Another typical example of the application of $G$-ideals, consider a homomorphism of finitely generated $k$-algebras $f:A\to B$ where $k$ is a field. We claim the induced map on affine schemes takes closed points to closed points. Back in algebraic language, this just means the inverse image of a maximal ideal is maximal!

How can we use $G$-ideals to show this? Let $M$ be a maximal ideal of $B$. Then there is an induced injective map $A/\varphi^{-1}(M)\to B/M$ where $B/M$ is a finite extension of $k$, showing that in particular, $\varphi^{-1}(M)$ is a $G$-ideal.

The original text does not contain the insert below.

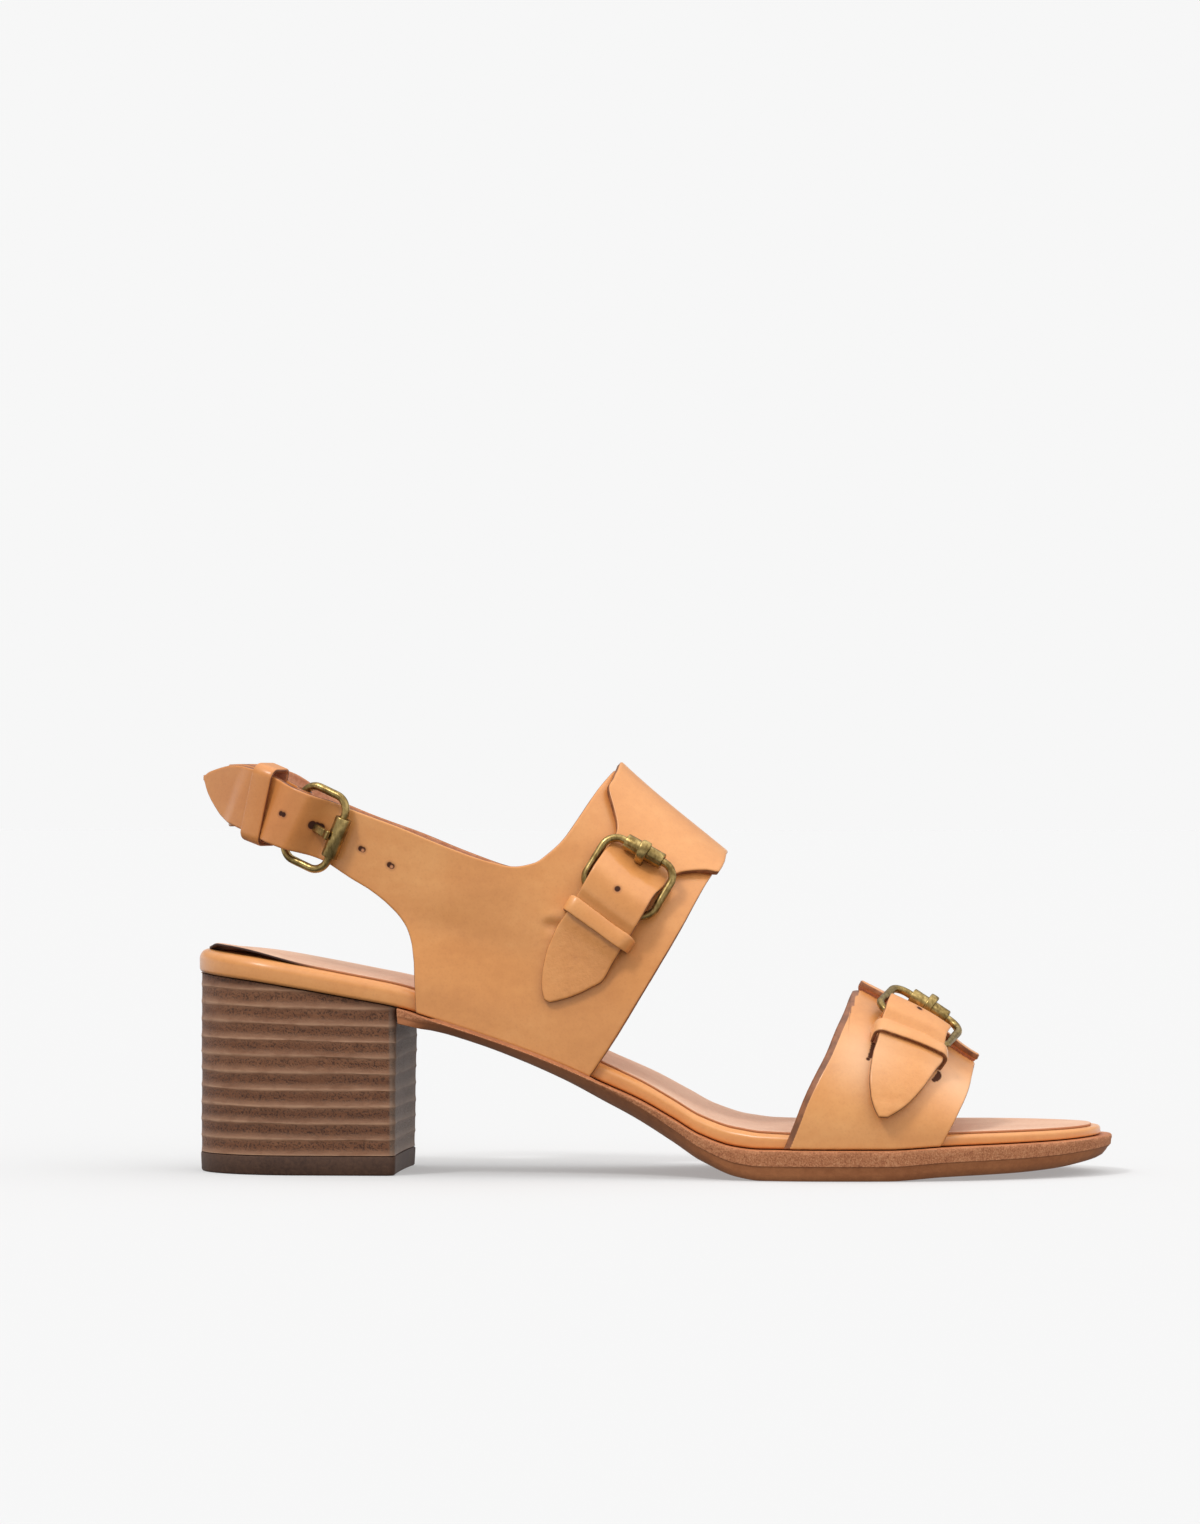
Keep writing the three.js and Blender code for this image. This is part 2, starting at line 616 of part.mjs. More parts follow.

Since $A$ is a finitely generated $k$-algebra, $\varphi^{-1}(M)$ must be maximal!

### The Nullstellensatz

Once the machinery of $G$-ideals is set up, Hilbert’s Nullstellensatz is not far off. Let’s prove the weak version”, which states that for an algebraically closed field $k$, any maximal ideal of $k[x_1,\dots,x_n]$ is of the form $(x_1-a_1,\dots,x_n-a_n)$ for $a_i\in k$. Hey, we’re trying to prove something about a maximal ideal of a polynomial ring again! So chances are we can use $G$-ideals.

Let’s first observe something that has nothing to do with fields, and whose proof is immediate: if $M$ is a maximal ideal in $R[x]$ and $M\cap R = N$ is maximal in $R$, then $M$ can be generated by $N$ and one more element $f\in R[x]$, where $f$ is a monic polynomial which is irreducible in $R/N[x]$. Obviously, if $R/N$ is algebraically closed then $f$ must be of the form $x-a$ where $a\in R$.

Now we prove the Nullstellensatz. We use induction on $n$, the case $n=1$ being clear. Set $R = k[x_1,\dots,x_{n-1}]$, and $M$ maximal in $R[x_n] = k[x_1,\dots,x_n]$. Then $M\cap R = N$ is a $G$-ideal, hence maximal, so it is of the form $N = (x_1 – a_1,\dots,x_{n-1}-a_{n-1})$ by the induction hypothesis. Since $R/N\cong k$, it is algebraically closed, so using the fact in the previous paragraph we see $M = (x_1-a_1,\dots,x_n-a_n)$. QED.

Again, the main property we seem to keep using is that the contraction of a $G$-ideal is maximal. Here, we combined it with the property of Hilbert rings” being closed under polynomial extensions.

Can you think of more applications of $G$-ideals???